What you have to do | Write out the whole listing, matching it exactly.

----

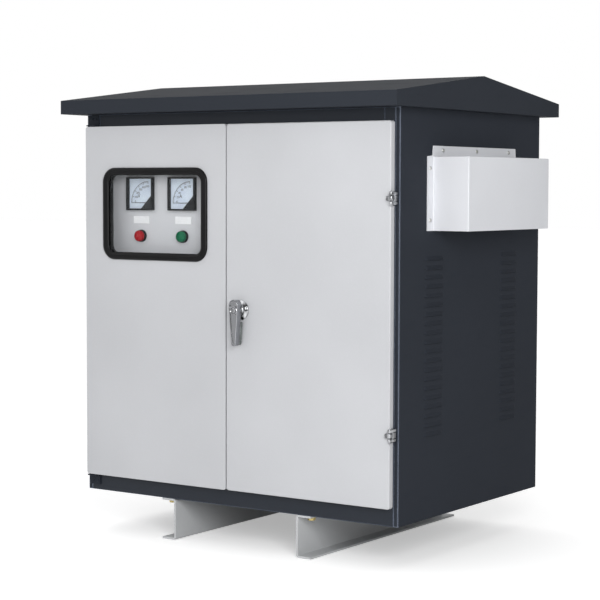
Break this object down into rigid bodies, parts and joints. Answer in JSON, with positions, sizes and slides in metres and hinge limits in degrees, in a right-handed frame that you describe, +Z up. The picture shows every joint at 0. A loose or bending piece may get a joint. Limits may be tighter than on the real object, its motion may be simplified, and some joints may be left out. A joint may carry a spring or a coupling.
{
  "type": "outdoor dry-type transformer cabinet",
  "caption": "Free-standing outdoor transformer cabinet on channel skids, with double doors, a meter window, side louvres, a pitched roof and a side cable hood over a dry-type transformer.",
  "frame": {"origin": "middle of the object's outline at the height the skids stand on", "axes": "+Z up, doors face -Y, cable hood on +X"},
  "size_m": [1.0234, 0.777, 1.108],
  "materials": {
    "dark_paint": "satin dark grey powder coat on folded sheet steel",
    "light_paint": "satin light grey powder coat on folded sheet steel",
    "hood_paint": "satin light grey powder coat on folded sheet steel",
    "skid_paint": "light grey paint over bent steel channel",
    "plate_paint": "satin grey paint on sheet steel",
    "rubber": "black moulded sealing rubber",
    "clear_glass": "clear, polished",
    "black_plastic": "fine-textured black moulding",
    "dial_plastic": "matt printed dial card",
    "label_plastic": "blank white engraving plate",
    "red_lens": "translucent red lamp lens",
    "green_lens": "translucent green lamp lens",
    "chrome": "bright chrome on die-cast zinc",
    "zinc_steel": "zinc-plated steel",
    "core_steel": "varnished electrical-steel laminations",
    "winding_varnish": "copper winding under red-brown insulating varnish",
    "clamp_paint": "blue-grey paint on folded steel channel",
    "insulation_board": "laminated insulating board",
    "copper": "bare copper bar"
  },
  "bodies": {
    "cabinet": {"skid_left": "skid_paint", "skid_right": "skid_paint", "floor_tray": "dark_paint", "front_post_left": "dark_paint", "front_post_right": "dark_paint", "rear_post_left": "dark_paint", "rear_post_right": "dark_paint", "front_top_rail": "dark_paint", "side_panel_left": "dark_paint", "side_panel_right": "dark_paint", "rear_panel": "dark_paint", "roof_soffit": "dark_paint", "roof_canopy": "dark_paint", "pivot_left_upper": "dark_paint", "pivot_left_lower": "dark_paint", "hinge_right_upper_frame_leaf": "chrome", "hinge_right_lower_frame_leaf": "chrome", "instrument_plate": "plate_paint", "voltmeter_case": "black_plastic", "voltmeter_dial": "dial_plastic", "voltmeter_lens": "clear_glass", "ammeter_case": "black_plastic", "ammeter_dial": "dial_plastic", "ammeter_lens": "clear_glass", "red_lamp_label": "label_plastic", "red_lamp_bezel": "black_plastic", "red_lamp_lens": "red_lens", "green_lamp_label": "label_plastic", "green_lamp_bezel": "black_plastic", "green_lamp_lens": "green_lens", "cable_hood": "hood_paint", "gland_plate": "zinc_steel", "core_legs": "core_steel", "core_yoke": "core_steel", "winding_a": "winding_varnish", "winding_b": "winding_varnish", "winding_c": "winding_varnish", "lower_clamp_front": "clamp_paint", "lower_clamp_rear": "clamp_paint", "upper_clamp_front": "clamp_paint", "upper_clamp_rear": "clamp_paint", "terminal_board": "insulation_board", "earth_bar": "copper"},
    "left_leaf": {"left_door": "light_paint", "left_door_seal": "rubber", "window_gasket": "rubber", "window_glass": "clear_glass"},
    "right_leaf": {"right_door": "light_paint", "right_door_seal": "rubber", "handle_escutcheon": "chrome", "hinge_right_upper_door_leaf": "chrome", "hinge_right_lower_door_leaf": "chrome"},
    "lever": {"handle_lever": "chrome", "lock_cam": "zinc_steel"},
    "key": {"key_cylinder": "chrome"},
    "volt_pointer": {"voltmeter_needle": "black_plastic"},
    "amp_pointer": {"ammeter_needle": "black_plastic"}
  },
  "joints": [
    {"name": "left_door_swing", "type": "hinge", "parent": "cabinet", "child": "left_leaf", "pos_m": [-0.4624, -0.3382, 0.5], "axis": [0, 0, -1], "range_deg": [0, 110]},
    {"name": "right_door_swing", "type": "hinge", "parent": "cabinet", "child": "right_leaf", "pos_m": [0.41285, -0.3485, 0.5], "axis": [0, 0, 1], "range_deg": [0, 110]},
    {"name": "lever_turn", "type": "hinge", "parent": "right_leaf", "child": "lever", "pos_m": [0.00135, -0.36, 0.566], "axis": [0, -1, 0], "range_deg": [0, 90]},
    {"name": "key_turn", "type": "hinge", "parent": "lever", "child": "key", "pos_m": [0.00135, -0.36, 0.566], "axis": [0, -1, 0], "range_deg": [0, 90]},
    {"name": "voltmeter_swing", "type": "hinge", "parent": "cabinet", "child": "volt_pointer", "pos_m": [-0.31265, -0.298, 0.8115], "axis": [0, 1, 0], "range_deg": [0, 90], "stiffness_Nm_per_rad": 0.0002},
    {"name": "ammeter_swing", "type": "hinge", "parent": "cabinet", "child": "amp_pointer", "pos_m": [-0.18365, -0.298, 0.8115], "axis": [0, 1, 0], "range_deg": [0, 90], "stiffness_Nm_per_rad": 0.0002}
  ]
}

----

Worked answer |
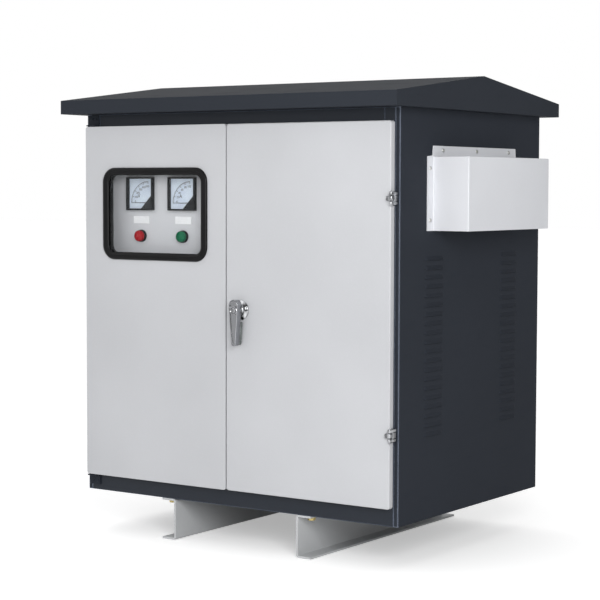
Break this object down into rigid bodies, parts and joints. Answer in JSON, with positions, sizes and slides in metres and hinge limits in degrees, in a right-handed frame that you describe, +Z up. The picture shows every joint at 0. A loose or bending piece may get a joint. Limits may be tighter than on the real object, its motion may be simplified, and some joints may be left out. A joint may carry a spring or a coupling.
{
  "type": "outdoor dry-type transformer cabinet",
  "caption": "Free-standing outdoor transformer cabinet on channel skids, with double doors, a meter window, side louvres, a pitched roof and a side cable hood over a dry-type transformer.",
  "frame": {"origin": "middle of the object's outline at the height the skids stand on", "axes": "+Z up, doors face -Y, cable hood on +X"},
  "size_m": [1.0234, 0.777, 1.108],
  "materials": {
    "dark_paint": "satin dark grey powder coat on folded sheet steel",
    "light_paint": "satin light grey powder coat on folded sheet steel",
    "hood_paint": "satin light grey powder coat on folded sheet steel",
    "skid_paint": "light grey paint over bent steel channel",
    "plate_paint": "satin grey paint on sheet steel",
    "rubber": "black moulded sealing rubber",
    "clear_glass": "clear, polished",
    "black_plastic": "fine-textured black moulding",
    "dial_plastic": "matt printed dial card",
    "label_plastic": "blank white engraving plate",
    "red_lens": "translucent red lamp lens",
    "green_lens": "translucent green lamp lens",
    "chrome": "bright chrome on die-cast zinc",
    "zinc_steel": "zinc-plated steel",
    "core_steel": "varnished electrical-steel laminations",
    "winding_varnish": "copper winding under red-brown insulating varnish",
    "clamp_paint": "blue-grey paint on folded steel channel",
    "insulation_board": "laminated insulating board",
    "copper": "bare copper bar"
  },
  "bodies": {
    "cabinet": {"skid_left": "skid_paint", "skid_right": "skid_paint", "floor_tray": "dark_paint", "front_post_left": "dark_paint", "front_post_right": "dark_paint", "rear_post_left": "dark_paint", "rear_post_right": "dark_paint", "front_top_rail": "dark_paint", "side_panel_left": "dark_paint", "side_panel_right": "dark_paint", "rear_panel": "dark_paint", "roof_soffit": "dark_paint", "roof_canopy": "dark_paint", "pivot_left_upper": "dark_paint", "pivot_left_lower": "dark_paint", "hinge_right_upper_frame_leaf": "chrome", "hinge_right_lower_frame_leaf": "chrome", "instrument_plate": "plate_paint", "voltmeter_case": "black_plastic", "voltmeter_dial": "dial_plastic", "voltmeter_lens": "clear_glass", "ammeter_case": "black_plastic", "ammeter_dial": "dial_plastic", "ammeter_lens": "clear_glass", "red_lamp_label": "label_plastic", "red_lamp_bezel": "black_plastic", "red_lamp_lens": "red_lens", "green_lamp_label": "label_plastic", "green_lamp_bezel": "black_plastic", "green_lamp_lens": "green_lens", "cable_hood": "hood_paint", "gland_plate": "zinc_steel", "core_legs": "core_steel", "core_yoke": "core_steel", "winding_a": "winding_varnish", "winding_b": "winding_varnish", "winding_c": "winding_varnish", "lower_clamp_front": "clamp_paint", "lower_clamp_rear": "clamp_paint", "upper_clamp_front": "clamp_paint", "upper_clamp_rear": "clamp_paint", "terminal_board": "insulation_board", "earth_bar": "copper"},
    "left_leaf": {"left_door": "light_paint", "left_door_seal": "rubber", "window_gasket": "rubber", "window_glass": "clear_glass"},
    "right_leaf": {"right_door": "light_paint", "right_door_seal": "rubber", "handle_escutcheon": "chrome", "hinge_right_upper_door_leaf": "chrome", "hinge_right_lower_door_leaf": "chrome"},
    "lever": {"handle_lever": "chrome", "lock_cam": "zinc_steel"},
    "key": {"key_cylinder": "chrome"},
    "volt_pointer": {"voltmeter_needle": "black_plastic"},
    "amp_pointer": {"ammeter_needle": "black_plastic"}
  },
  "joints": [
    {"name": "left_door_swing", "type": "hinge", "parent": "cabinet", "child": "left_leaf", "pos_m": [-0.4624, -0.3382, 0.5], "axis": [0, 0, -1], "range_deg": [0, 110]},
    {"name": "right_door_swing", "type": "hinge", "parent": "cabinet", "child": "right_leaf", "pos_m": [0.41285, -0.3485, 0.5], "axis": [0, 0, 1], "range_deg": [0, 110]},
    {"name": "lever_turn", "type": "hinge", "parent": "right_leaf", "child": "lever", "pos_m": [0.00135, -0.36, 0.566], "axis": [0, -1, 0], "range_deg": [0, 90]},
    {"name": "key_turn", "type": "hinge", "parent": "lever", "child": "key", "pos_m": [0.00135, -0.36, 0.566], "axis": [0, -1, 0], "range_deg": [0, 90]},
    {"name": "voltmeter_swing", "type": "hinge", "parent": "cabinet", "child": "volt_pointer", "pos_m": [-0.31265, -0.298, 0.8115], "axis": [0, 1, 0], "range_deg": [0, 90], "stiffness_Nm_per_rad": 0.0002},
    {"name": "ammeter_swing", "type": "hinge", "parent": "cabinet", "child": "amp_pointer", "pos_m": [-0.18365, -0.298, 0.8115], "axis": [0, 1, 0], "range_deg": [0, 90], "stiffness_Nm_per_rad": 0.0002}
  ]
}